Encore s’eſt-il trouué des gens qui ſe ſont plaints qu’il s’emportaſt contre Andromaque, & qu’il vouluſt épouſer cette Captiue à quelque prix que ce fuſt. I’auouë qu’il n’eſt pas aſſez reſigné à la volonté de ſa Maiſtreſſe, & que Celadon a mieux connu que luy le parfait Amour. Mais que faire ? Pyrrhus n’auoit pas lû nos Romans. Il eſtoit violent de ſon naturel. Et tous les Heros ne ſont pas faits pour eſtre des Celadons.

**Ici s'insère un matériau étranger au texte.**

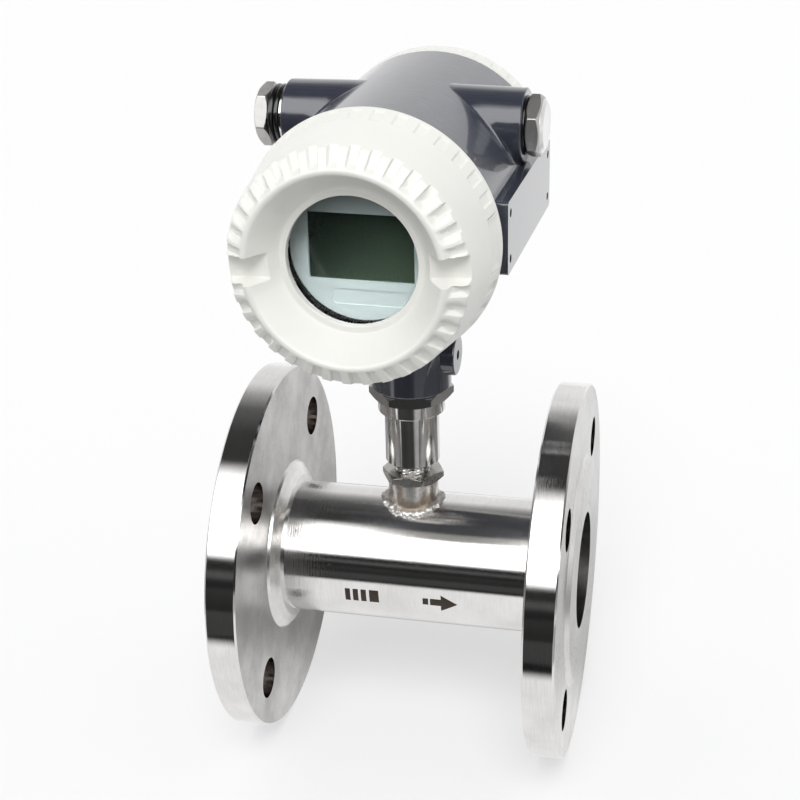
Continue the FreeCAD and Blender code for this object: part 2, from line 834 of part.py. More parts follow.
def make_bezel():
    """Shallow cap over the display board, with the opening for the display."""
    radius = bezel_diameter / 2
    back = display_board_front
    cap = cylinder(radius, Z * back, Z * bezel_front)
    cap = cap.cut(cylinder(radius - bezel_wall, Z * back, Z * (bezel_front - display_sink)))
    opening = Part.makeBox(screen_width, screen_height, bezel_depth,
                           Vector(screen_shift - screen_width / 2, screen_rise - screen_height / 2, back))
    recess = Part.makeBox(plate_recess_width, plate_recess_height, bezel_depth,
                          Vector(plate_recess_shift - plate_recess_width / 2,
                                 -plate_recess_drop - plate_recess_height / 2,
                                 bezel_front - plate_recess_depth))
    return in_front(cap.cut([opening, recess]))


def make_board_screws():
    """Heads of the screws that hold the display board to its standoffs."""
    return pins(screw_head_diameter / 2, display_board_front, display_board_front + screw_head_height)


def terminal_places():
    """Places of the terminals on the dividing wall, from left to right."""
    return [drum_point((number + 0.5) * terminal_pitch - terminal_strip_length / 2, -wall_back, -terminal_drop)
            for number in range(terminal_ways)]


def make_terminal_block():
    """Moulded terminal strip with a screw shaft and a wire hole for each way."""
    half = terminal_strip_length / 2
    block = Part.makeBox(terminal_strip_length, terminal_depth, terminal_height,
                         drum_point(-half, -wall_back, -terminal_drop - terminal_height / 2))
    ears = Part.makeBox(terminal_strip_length + 2 * terminal_ear, terminal_ear_depth, terminal_ear,
                        drum_point(-half - terminal_ear, -wall_back, -terminal_drop - terminal_ear / 2))
    shaft_radius = terminal_screw_diameter / 2 + 2 * fit_gap
    hollows = []
    for place in terminal_places():
        mouth = place + Y * terminal_depth
        hollows.append(cylinder(shaft_radius, mouth - Y * terminal_screw_sink, mouth))
        foot = place + Y * terminal_depth / 2 - Z * terminal_height / 2
        hollows.append(cylinder(terminal_wire_hole / 2, foot, foot + Z * terminal_wire_depth))
    return block.fuse(ears).cut(hollows).removeSplitter()


def make_terminal_screws():
    """Clamping screws of the terminal strip, slotted."""
    radius = terminal_screw_diameter / 2
    pieces = []
    for place in terminal_places():
        floor = place + Y * (terminal_depth - terminal_screw_sink)
        head = floor + Y * terminal_screw_length
        slot = Part.makeBox(2 * radius, terminal_slot_depth, terminal_slot_width,
                            head - Vector(radius, terminal_slot_depth, terminal_slot_width / 2))
        pieces.append(cylinder(radius, floor, head).cut(slot))
    return Part.makeCompound(pieces)


def make_terminal_fixings():
    """Two pan head screws that hold the terminal strip by its ears."""
    pieces = []
    for side in (-1, 1):
        right = side * (terminal_strip_length + terminal_ear) / 2
        seat = drum_point(right, terminal_ear_depth - wall_back, -terminal_drop)
        pieces.append(cylinder(terminal_fixing_diameter / 2, seat, seat + Y * terminal_fixing_height))
    return Part.makeCompound(pieces)


def make_signal_lead():
    """Lead from the pickup up the neck, bent forwards through the dividing wall."""
    bottom = neck_foot + Z * (magnet_bottom + magnet_length + lead_end_gap)
    corner = drum_point(0, 0, -lead_drop)
    share = lead_bend * (1 - math.cos(math.pi / 4))
    bend_start = corner - Z * lead_bend
    bend_end = corner - Y * lead_bend
    end = corner - Y * (main_board_back - lead_plug_length)
    path = Part.Wire([
        Part.LineSegment(bottom, bend_start).toShape(),
        Part.Arc(bend_start, corner - (Y + Z) * share, bend_end).toShape(),
        Part.LineSegment(bend_end, end).toShape(),
    ])
    section = Part.Wire([Part.makeCircle(lead_diameter / 2, bottom, Z)])
    return path.makePipeShell([section], True, False)


def make_lead_plug():
    """Plug of the signal lead on the back of the main board."""
    half = lead_plug_width / 2
    low = drum_point(-half, -main_board_back, -lead_drop - half)
    return Part.makeBox(lead_plug_width, lead_plug_length, lead_plug_width, low)


def on_left(shape):
    """Place a shape built outwards along +Z from the face of the left cable entry."""
    return aim(shape, -X, drum_point(-gland_side_reach, entry_back, entry_rise))


def on_right(shape):
    return aim(shape, X, drum_point(plug_side_reach, entry_back, entry_rise))


def make_gland_washer():
    return on_left(tube(washer_diameter / 2, entry_thread / 2 + thread_running_gap, Vector(),
                        Z * washer_thickness))


def make_gland_o_rings():
    ring_radius = entry_thread / 2 + o_ring_section / 2 + fit_gap
    rings = []
    for number in range(2):
        ring = torus_ring(ring_radius, o_ring_section)
        ring.translate(Z * (washer_thickness + o_ring_section * (number + 0.5)))
        rings.append(ring)
    return on_left(Part.makeCompound(rings))


def make_gland_screw():
    """Hollow compression screw of the cable gland, not yet screwed right home."""
    hex_start = washer_thickness + 2 * o_ring_section
    inner_end = gland_bush_length + thrust_ring_thickness - entry_depth
    shank = cylinder(entry_thread / 2 - thread_running_gap, Z * inner_end, Z * hex_start)
    head = hex_prism(fitting_flats, fitting_hex_height)
    head.rotate(Vector(), Z, gland_screw_angle)
    head.translate(Z * hex_start)
    screw = shank.fuse(head)
    screw = screw.cut(cylinder(gland_bore / 2, Z * inner_end, Z * (hex_start + fitting_hex_height)))
    return on_left(screw.removeSplitter())


def make_gland_bush():
    """Rubber bush that grips the cable, on the shoulder of the entry."""
    outer = entry_thread / 2 - thread_running_gap
    start = -entry_depth
    return on_left(tube(outer, gland_bush_bore / 2, Z * start, Z * (start + gland_bush_length)))


def make_thrust_ring():
    outer = entry_thread / 2 - thread_running_gap
    start = gland_bush_length - entry_depth
    return on_left(tube(outer, gland_bore / 2, Z * start, Z * (start + thrust_ring_thickness)))


def make_plug_gasket():
    inner = entry_thread / 2 + fit_gap
    outer = fitting_flats / 2 - plug_gasket_margin
    return on_right(tube(outer, inner, Vector(), Z * plug_gasket_thickness))


def make_blanking_plug():
    """Solid hexagon plug with a turned face."""
    head = hex_prism(fitting_flats, fitting_hex_height)
    head.rotate(Vector(), Z, plug_angle)
    head.translate(Z * plug_gasket_thickness)
    shank = cylinder(entry_thread / 2 - thread_running_gap, Z * -plug_shank_length, Z * plug_gasket_thickness)
    top = plug_gasket_thickness + fitting_hex_height
    face = fitting_flats / 2 - plug_dome_margin
    dome = Part.makeCone(face, face - plug_dome * 2, plug_dome, Z * top)
    return on_right(head.fuse([shank, dome]).removeSplitter())


inlet = (Vector(), X)
outlet = (X * face_to_face, -X)

pipe_parts = {
    "measuring_tube": make_measuring_tube(),
    "inlet_flange": make_flange(*inlet),
    "outlet_flange": make_flange(*outlet),
    "inlet_guide_ring": make_guide_ring(*inlet),
    "outlet_guide_ring": make_guide_ring(*outlet),
    "inlet_guide_hub": make_guide_hub(*inlet),
    "outlet_guide_hub": make_guide_hub(*outlet),
    "inlet_guide_vanes": make_guide_vanes(*inlet),
    "outlet_guide_vanes": make_guide_vanes(*outlet),
    "inlet_bush": make_bush(*inlet),
    "outlet_bush": make_bush(*outlet),
    "inlet_thrust_pad": make_thrust_pad(*inlet),
    "outlet_thrust_pad": make_thrust_pad(*outlet),
    "inlet_circlip": make_circlip(*inlet),
    "outlet_circlip": make_circlip(*outlet),
    "rotor": make_rotor(),
    "rotor_shaft": make_rotor_shaft(),
    "pickup_boss": make_pickup_boss(),
    "pickup_stem": make_pickup_stem(),
    "pickup_pole_piece": make_pole_piece(),
    "pickup_magnet": make_magnet(),
    "pickup_coil": make_coil(),
    "lower_lock_nut": make_lower_nut(),
    "upper_lock_nut": make_upper_nut(),
}
head_parts = {
    "housing": make_housing(),
    "front_cover": make_front_cover(),
    "front_cover_seal": place_front(make_cover_seal()),
    "window_gasket": make_window_gasket(),
    "window_glass": make_window_glass(),
    "window_ring": make_window_ring(),
    "rear_cover": make_rear_cover(),
    "rear_cover_seal": place_rear(make_cover_seal()),
    "main_board": make_main_board(),
    "board_standoffs": make_rear_standoffs(),
    "display_standoffs": make_front_standoffs(),
    "display_board": make_display_board(),
    "display_panel": make_display_panel(),
    "display_bezel": make_bezel(),
    "display_screws": make_board_screws(),
    "terminal_block": make_terminal_block(),
    "terminal_screws": make_terminal_screws(),
    "terminal_fixings": make_terminal_fixings(),
    "signal_lead": make_signal_lead(),
    "lead_plug": make_lead_plug(),
    "gland_washer": make_gland_washer(),
    "gland_o_rings": make_gland_o_rings(),
    "gland_screw": make_gland_screw(),
    "gland_thrust_ring": make_thrust_ring(),
    "gland_bush": make_gland_bush(),
    "plug_gasket": make_plug_gasket(),
    "blanking_plug": make_blanking_plug(),
}
for shape in head_parts.values():
    shape.rotate(neck_foot, Z, -head_turn)

os.makedirs("parts", exist_ok=True)
for name, shape in (pipe_parts | head_parts).items():
    if not shape.isValid():
        print("not valid:", name)
    shape.exportStep(os.path.join("parts", name + ".step"))
    print(name, len(shape.Solids), "solids, volume", round(shape.Volume / 1000, 2), "cm3")
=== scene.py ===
import bpy
import bmesh
import json
import math
from mathutils import Matrix, Vector

# Turbine flow meter. Pieces are drawn in millimetres about the Z axis, then put in place in metres.
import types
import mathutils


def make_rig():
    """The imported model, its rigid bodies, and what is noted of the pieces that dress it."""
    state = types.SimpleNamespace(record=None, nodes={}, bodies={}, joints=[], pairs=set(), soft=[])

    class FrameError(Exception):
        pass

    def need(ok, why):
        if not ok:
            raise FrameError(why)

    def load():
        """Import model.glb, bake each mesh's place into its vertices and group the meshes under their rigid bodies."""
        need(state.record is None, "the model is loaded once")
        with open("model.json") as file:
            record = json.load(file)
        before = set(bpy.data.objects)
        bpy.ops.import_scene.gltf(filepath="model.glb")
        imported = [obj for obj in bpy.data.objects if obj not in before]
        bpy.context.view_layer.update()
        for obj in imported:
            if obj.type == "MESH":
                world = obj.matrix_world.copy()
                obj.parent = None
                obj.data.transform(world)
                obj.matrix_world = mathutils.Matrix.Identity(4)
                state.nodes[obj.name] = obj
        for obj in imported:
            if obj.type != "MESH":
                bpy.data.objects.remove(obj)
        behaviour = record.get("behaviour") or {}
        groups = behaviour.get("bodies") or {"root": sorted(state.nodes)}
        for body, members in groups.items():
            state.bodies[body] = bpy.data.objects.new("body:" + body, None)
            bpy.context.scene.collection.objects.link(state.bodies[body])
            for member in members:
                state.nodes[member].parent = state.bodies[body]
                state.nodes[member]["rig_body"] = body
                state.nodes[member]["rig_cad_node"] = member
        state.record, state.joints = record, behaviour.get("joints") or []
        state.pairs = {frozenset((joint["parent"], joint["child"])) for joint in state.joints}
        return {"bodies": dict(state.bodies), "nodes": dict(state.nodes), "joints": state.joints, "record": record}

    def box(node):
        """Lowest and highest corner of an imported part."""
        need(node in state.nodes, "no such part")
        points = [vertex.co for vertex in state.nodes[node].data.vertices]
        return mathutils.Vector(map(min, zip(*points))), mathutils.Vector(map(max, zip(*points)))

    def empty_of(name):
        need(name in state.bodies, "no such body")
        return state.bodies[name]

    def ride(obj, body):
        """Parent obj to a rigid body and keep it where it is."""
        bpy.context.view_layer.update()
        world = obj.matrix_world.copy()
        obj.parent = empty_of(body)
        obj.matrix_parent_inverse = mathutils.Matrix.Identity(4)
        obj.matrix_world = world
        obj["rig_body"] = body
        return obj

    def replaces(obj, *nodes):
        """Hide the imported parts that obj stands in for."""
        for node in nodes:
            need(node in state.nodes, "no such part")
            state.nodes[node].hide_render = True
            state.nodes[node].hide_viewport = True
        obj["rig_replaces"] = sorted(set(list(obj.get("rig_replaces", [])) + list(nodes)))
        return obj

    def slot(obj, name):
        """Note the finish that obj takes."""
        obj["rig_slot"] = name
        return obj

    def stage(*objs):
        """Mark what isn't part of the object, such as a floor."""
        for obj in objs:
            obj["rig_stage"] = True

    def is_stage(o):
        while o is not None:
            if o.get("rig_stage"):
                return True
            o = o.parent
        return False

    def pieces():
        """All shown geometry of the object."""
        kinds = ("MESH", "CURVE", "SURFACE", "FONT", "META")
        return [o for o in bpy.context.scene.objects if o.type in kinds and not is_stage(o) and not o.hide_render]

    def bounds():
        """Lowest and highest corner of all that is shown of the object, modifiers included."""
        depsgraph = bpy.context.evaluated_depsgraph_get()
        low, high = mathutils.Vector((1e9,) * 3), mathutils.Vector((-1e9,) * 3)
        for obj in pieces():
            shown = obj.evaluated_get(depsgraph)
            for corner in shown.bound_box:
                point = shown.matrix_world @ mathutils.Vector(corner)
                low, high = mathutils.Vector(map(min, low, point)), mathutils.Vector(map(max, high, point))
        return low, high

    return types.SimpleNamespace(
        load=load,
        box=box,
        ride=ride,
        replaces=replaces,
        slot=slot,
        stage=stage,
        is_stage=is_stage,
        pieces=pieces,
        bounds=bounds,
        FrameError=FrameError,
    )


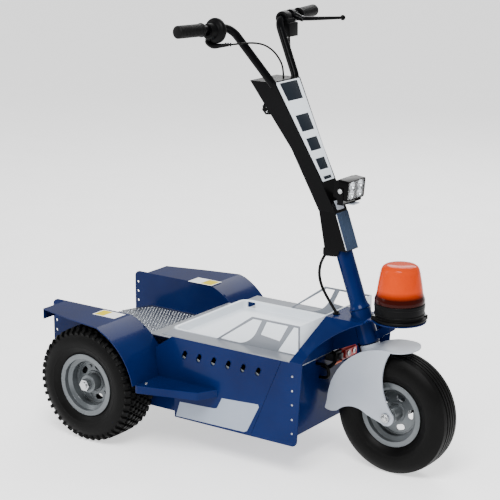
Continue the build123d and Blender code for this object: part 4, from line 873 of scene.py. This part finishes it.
# %% [markdown]
# ## Load tray
# The tray is a pressed white tub with rounded corners and a rolled rim on three sides. Its wall is
# built from rounded rectangles, one above the other, so that corners and rim stay smooth.

# %% Tray
TRAY = {"rear": 201, "front": 627, "half": 171, "corner": 22}
NOTCH = (227, 170, 320)


def rounded_loop(grow_by, z):
    """The tray's outline, grown outward, its front held at the nose wall."""
    half, radius = TRAY["half"] + grow_by, max(TRAY["corner"] + grow_by, 2)
    outline = rounded_box(TRAY["rear"] - grow_by, TRAY["front"] + grow_by, -half, half, radius, 8)
    return [at(min(x, TRAY["front"]), y, z) for x, y in outline]


TRAY_LEVELS = (
    (-9, 309), (-4.5, 310.2), (-3, 313.5), (-3, 329), (-2.2, 331.6), (-0.4, 332.8), (2.5, 333),
    (5.2, 332.7), (6.8, 331.2), (7.0, 329.2), (6.2, 328.2), (5.4, 329.0), (4.6, 330.4), (1.2, 330.2),
    (0.2, 328.8), (0, 326), (0, 310), (-1.2, 307.2), (-4.5, 306),
)
BEAD = (
    (7.2, 332.4), (9.0, 331.6), (9.8, 329.6), (9.0, 327.4), (7.2, 326.6), (5.6, 327.6), (5.2, 329.6),
    (5.8, 331.6),
)
shell = bmesh.new()
bridge(shell, [rounded_loop(grow_by, z) for grow_by, z in TRAY_LEVELS], capped=True)
tub = place_object("tub", closed("tub", shell))
shell = bmesh.new()
for side in BOTH:
    block(shell, at(NOTCH[0], side * NOTCH[1], NOTCH[2]), (26, 14, 17))
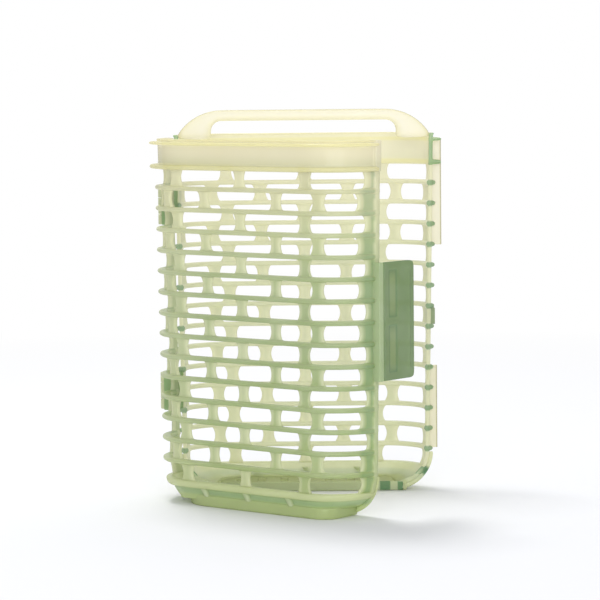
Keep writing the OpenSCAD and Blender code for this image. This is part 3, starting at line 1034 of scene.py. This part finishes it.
def build_handle():
    bm = new_mesh()
    half_rings = [arch_ring(*pair) for pair in arch_stations()]
    mirrored = [[Vector((-p.x, p.y, p.z)) for p in ring] for ring in reversed(half_rings[1:])]
    sweep(bm, mirrored + half_rings, ARCH_DEPTHS)
    return finish_mesh(bm, "arched_handle", "back", 2)


handle = build_handle()

# %% [markdown]
# The latch tongue is a thin leaf on the front half that springs over a small
# block on the back half. Seen from outside it has two shallow pockets, a
# smooth place between and below them, and a ridge for the thumb near its
# free edge. The leaf is drawn as a grid so that the pockets can be pushed in
# and the free edge can bend a little, which a flat prism could not do.

# %% Rows and columns of the latch tongue
TONGUE_LOW, TONGUE_HIGH = LATCH_Z
TONGUE_ROOT = -0.2
TONGUE_FREE = -24.2
RIDGE_Y = TONGUE_FREE + 4.0
POCKETS_Y = (-10.5, -3.8)
POCKET_HEIGHTS = [(73.4, 97.4), (101.4, 125.4)]
POCKET_SUPPORT = 0.3
POCKET_LINE = 0.9


def pocket_edges(low, high):
    """Places just outside, just inside and a little further inside both ends of a pocket."""
    steps = (-POCKET_SUPPORT, POCKET_SUPPORT, POCKET_LINE)
    return [low + step for step in steps] + [high - step for step in reversed(steps)]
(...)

Quoy qu’il en ſoit, le public m’a eſté trop fauorable pour m’embarraſſer du chagrin particulier de deux ou trois perſonnes qui voudroient qu’on reformaſt tous les Heros de l’Antiquité pour en faire des Heros parfaits. Je trouue leur intention fort bonne, de vouloir qu’on ne mette ſur la Scene que des hommes impeccables. Mais je les prie de ſe ſouuenir que ce n’est pas à moi de changer les regles du Theatre. Horace nous recommande de dépeindre Achille, farouche, inexorable, violent, tel qu’il eſtoit, & tel qu’on dépeint ſon fils. Et Ariſtote, bien éloigné de nous demander des Heros parfaits, veut au contraire que les Perſonnages tragiques, c’eſt à dire ceux dont le mal-heur fait la cataſtrophe de la Tragedie, ne ſoient ny tout à fait bons, ny tout à fait méchants. Il ne veut pas qu’ils ſoient extremément bons, parce que la punition d’vn homme de bien exciteroit plûtoſt l’indignation, que la pitié du ſpectateur ; ny qu’ils ſoient méchans auec excès, parce qu’on n’a point pitié d’un ſcelerat. Il faut donc qu’ils ayent vne bonté mediocre, c’eſt à dire, vne vertu capable de foibleſſe, & qu’ils tombent dans le mal-heur par quelque faute qui les faſſe plaindre ſans les faire déteſter.